Ack. No. I think he presents some good information sometimes, or used to, but I haven’t watched any of his vid’s for a long time because he just got a LITTLE too over-the-top for me. When people get as carried away as he does, it tends to take away from the message no matter how good the message, IMO. But that’s just me. I like energy and enthusiasm, don’t get me wrong, but he’s just kinda sorta out there sometimes. I feel the same about several other “activists”, even though some of their messages probably have excellent content. I haven’t had a chance to view the vid you posted yet, but after I get my weekend shopping done, I intend to watch it later today.
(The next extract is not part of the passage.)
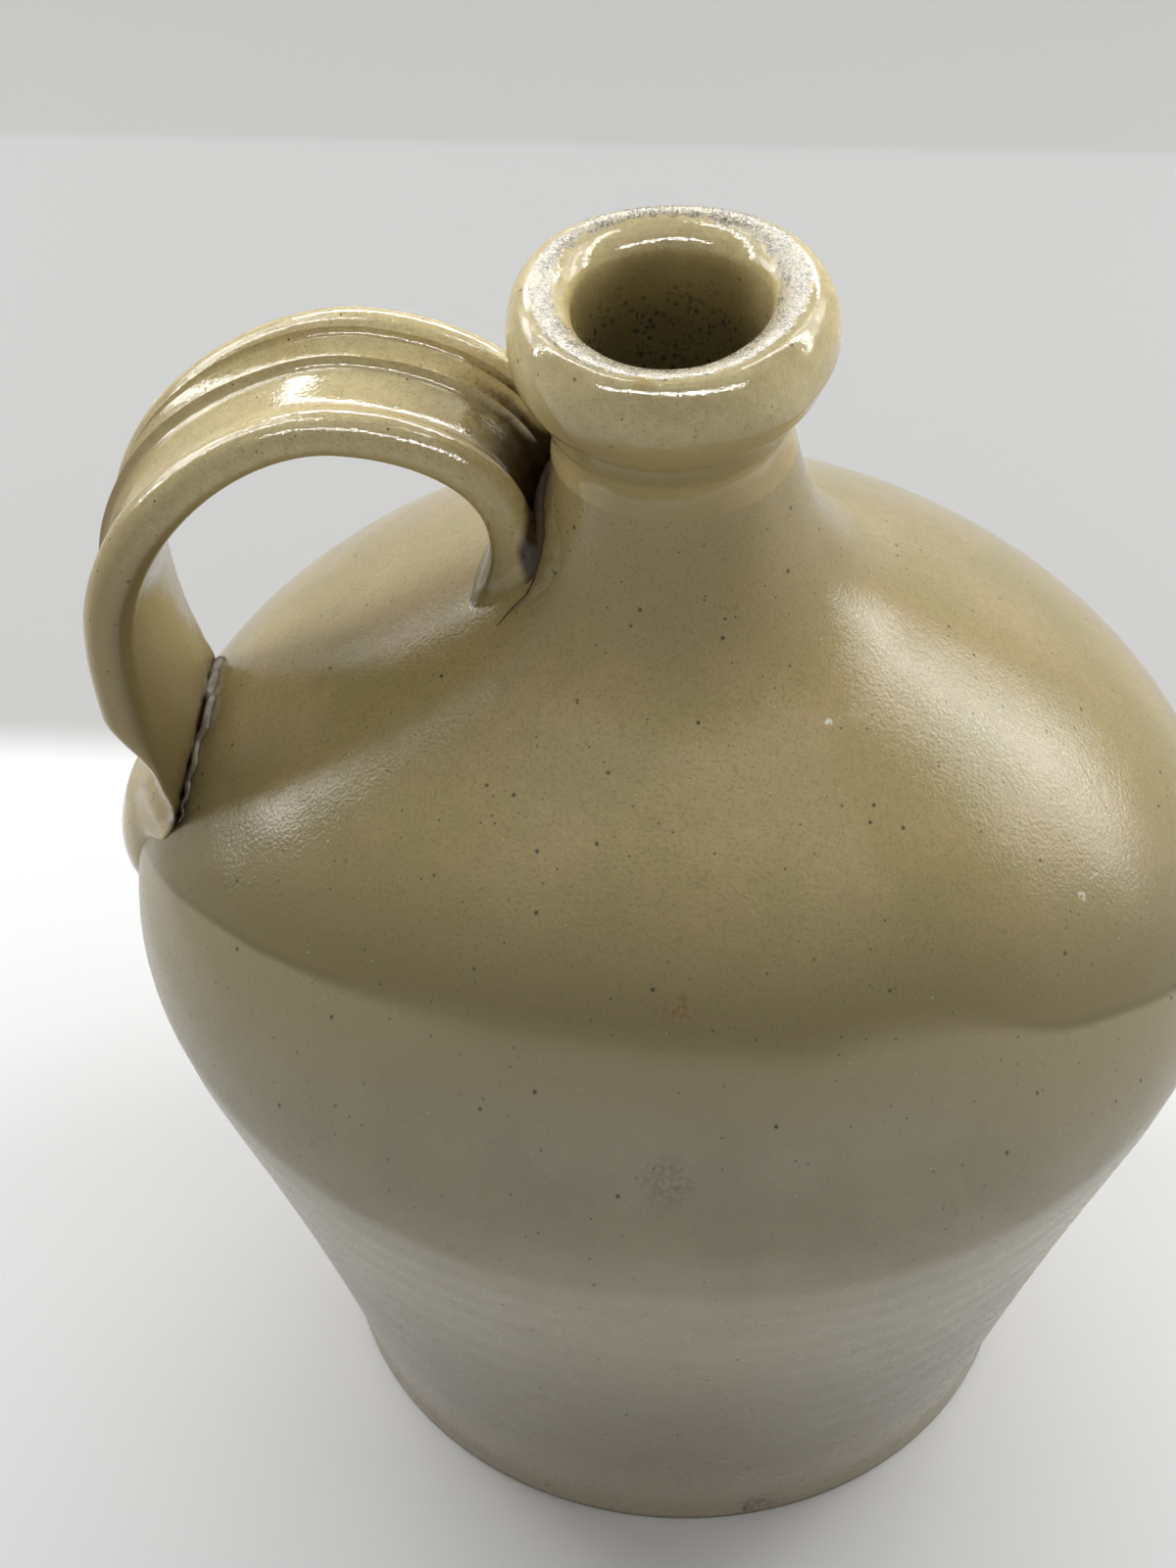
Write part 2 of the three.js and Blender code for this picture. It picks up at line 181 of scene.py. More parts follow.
# Colours, linear
HONEY_GREEN = (0.425, 0.345, 0.145)
HONEY_PINK = (0.49, 0.375, 0.172)
HONEY_DEEP = (0.36, 0.275, 0.12)
STRAW = (0.62, 0.525, 0.265)
STRAW_PINK = (0.60, 0.49, 0.25)
OLIVE = (0.215, 0.172, 0.074)
DIP_EDGE = (0.17, 0.135, 0.058)
RUN_DOWN = (0.325, 0.27, 0.155)
CREAM = (0.345, 0.305, 0.21)
# Cream in the painted shade of the lower wall.
CREAM_IN_PAINTED_SHADE = (0.24, 0.208, 0.145)
CREAM_GREEN = (0.315, 0.28, 0.19)
MOSS = (0.25, 0.24, 0.155)
FOOT_PINK = (0.36, 0.31, 0.225)
OLIVE_DARK = (0.16, 0.13, 0.06)
IRON = (0.05, 0.04, 0.025)
RUST = (0.22, 0.12, 0.035)
AMBER = (0.42, 0.27, 0.06)
BROWN = (0.045, 0.026, 0.010)
SOOT = (0.045, 0.042, 0.04)
CHALK = (0.80, 0.77, 0.66)
BISCUIT = (0.50, 0.44, 0.30)
GRIT = (0.07, 0.058, 0.04)
# Glaze inside the bore: its own darker colour, deepened by painted shade.
BORE = (0.26, 0.20, 0.08)
SLIP_BROWN = (0.08, 0.055, 0.025)
SLIP_GREY = (0.17, 0.14, 0.08)
PAPER = (0.88, 0.885, 0.89)
# Paper colours: brighter in front by painted light, darker behind by painted shade of the box's back wall
# and the room beyond.
PAPER_PAINTED_LIGHT = (0.96, 0.965, 0.97)
PAPER_PAINTED_SHADE = (0.50, 0.50, 0.495)
PAPER_TOP_PAINTED_SHADE = (0.45, 0.45, 0.43)
PAPER_FOLD = (0.5, 0.5, 0.52)

# Edge of the honey glaze: a plane tilted toward the front, with a hump on the right and small waves
DIP_HEIGHT = 133.3
DIP_SLOPE = 0.44
DIP_ANGLE = math.radians(-97)
DIP_HUMP = 4.5
DIP_HUMP_PLACE = 47
DIP_HUMP_WIDTH = 30
DIP_WAVE = 3.2
DIP_SOFTNESS = (0.8, 4.0)
DIP_SIDES = (40, 80)
DIP_LINE = 0.8
DIP_LINE_WIDTH = 1.8
RUN_DOWN_START = 2
RUN_DOWN_LENGTH = 22
RUN_DOWN_MORE = 10

# Where colours begin and are full, in heights or in heights over the glaze's edge
# The honey darkens toward its edge: partly the glaze's own darker edge, partly painted shade where the
# belly turns down.
HONEY_DARKENS = (40, 0)
NECK_DARKENS = (206, 224)
GRAIN_GROWS = (-1, 6)
GLOSS_GROWS = (-2, 8)
# Painted shade: the cream glaze darkens toward the bottom of the lower wall.
PAINTED_LOW_SHADE = (105, 50)
FOOT_TURNS_PINK = (36, 4)
BOTTOM_DARKENS = (2.2, 0.6)
# Painted shade down the strap's leg and on the inner face of its lower part.
PAINTED_LEG_SHADE = (250, 205)
PAINTED_INNER_LEG_SHADE = (236, 216)
# Painted shade on the lower roll of the lip, which faces down.
PAINTED_LIP_UNDER_SHADE = (273, 261)
LIP_MEETS_NECK = (262, 254)
# Band of painted shade in the tooled cove under the lip.
COVE_SHADE_LOW = (250, 252.5)
COVE_SHADE_HIGH = (260, 256.5)
BORE_DARKENS = (276, 270)
# Deeper in the bore the colour goes to OLIVE_DARK as painted shade.
PAINTED_BORE_SHADE = (268, 256)
SOOT_GROWS = (274, 258)

# Fine orange peel, slow waves and other bumps, as scale of their noise and depth
PEEL_SCALE = 1250
PEEL_DEPTH = 0.09
SLOW_DEPTH = 0.13
GRAIN_SCALE = 1500
PIT_DEPTH = 0.2
SLIP_DEPTH = 0.1
PAPER_DEPTH = 0.02

# Spots as (cell spacing, radius, share of cells) and iron specks also with their strength
HALOS = (7, 0.75, 0.35)
# White pin specks: painted glints of tiny bumps in the glaze.
PAINTED_PIN_GLINTS = (3.1, 0.2, 0.25)
MOSS_SPOTS = (3.4, 0.7, 0.45)
SOOT_SPOTS = (2.2, 0.8, 0.5)
GRIT_SPOTS = (1.3, 0.45, 0.5)
# White specks on the worn ring: partly white grit, partly painted glints.
CHALK_AND_GLINT_SPOTS = (0.9, 0.4, 0.4)
SPECKS = (
    (1.1, 0.17, 0.35, 0.7),
    (2.6, 0.34, 0.4, 0.85),
    (5.5, 0.6, 0.45, 0.95),
)

# Marks on the body: round ones as ((azimuth in degrees, height), radius, blur, colour, strength),
# lines as (start, end, width, colour, strength)
ROUND_MARKS = (
    ((-89.4, 177.9), 2.4, 1.4, RUST, 0.75),
    ((-90.5, 155.0), 4.5, 2.5, SOOT, 0.28),
    ((-51.2, 205.4), 0.8, 0.3, CHALK, 1.0),
    ((-31.1, 172.0), 0.9, 0.4, CHALK, 1.0),
    ((-12.5, 185.8), 0.5, 0.3, IRON, 1.0),
    ((-7.4, 182.0), 0.5, 0.3, IRON, 1.0),
    ((-75.1, 3.1), 4.0, 2.0, SOOT, 0.5),
)
LINE_MARKS = (
    ((-13.2, 180.4), (-17.4, 173.8), 0.26, IRON, 0.5),
    ((-26.2, 189.1), (-27.5, 186.0), 0.22, IRON, 0.45),
    ((-28.1, 172.4), (-22.2, 170.6), 0.22, CHALK, 0.25),
    ((-90.3, 119.1), (-85.4, 112.2), 0.22, MOSS, 0.6),
    ((-76.8, 111.7), (-72.4, 111.0), 0.3, CHALK, 0.35),
)
AMBER_AZIMUTH = -98.9
AMBER_PLACE = (27.6, 277.6)
AMBER_RADIUS = 1.6
AMBER_BLUR = 1.4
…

I agree with you about the DEA, DOJ, and all the rest of the agencies on down the line. Corrupt, I think, is the proper word for their ambitious agenda, mostly with the blessing of their superiors, who are also corrupt.
It reminds me of the time I watched an interview with him and Piers Morgan. It had to do with gun control, and Alex jumped out of his chair. I thought he was going to strangle Piers. While I thought it was funny, I felt the same way you did. Kinda damaged his credibility. Then, I saw basically the same type of interview, only this time, it was Ted Nugent. Piers fired all kinds of shots at Ted, who held his composure, and didn’t give Piers any more ammo. Sharp contrast between Ted and Alex.
I can get a little over the top, too, but then again, I’m not in the public eye. I can get highly animated in front of my friends and family, but they understand me, and where I’m coming from. Key difference is, I’m totally aware of what I’m doing. It’s one of those “Don’t piss me off. You know how I get”.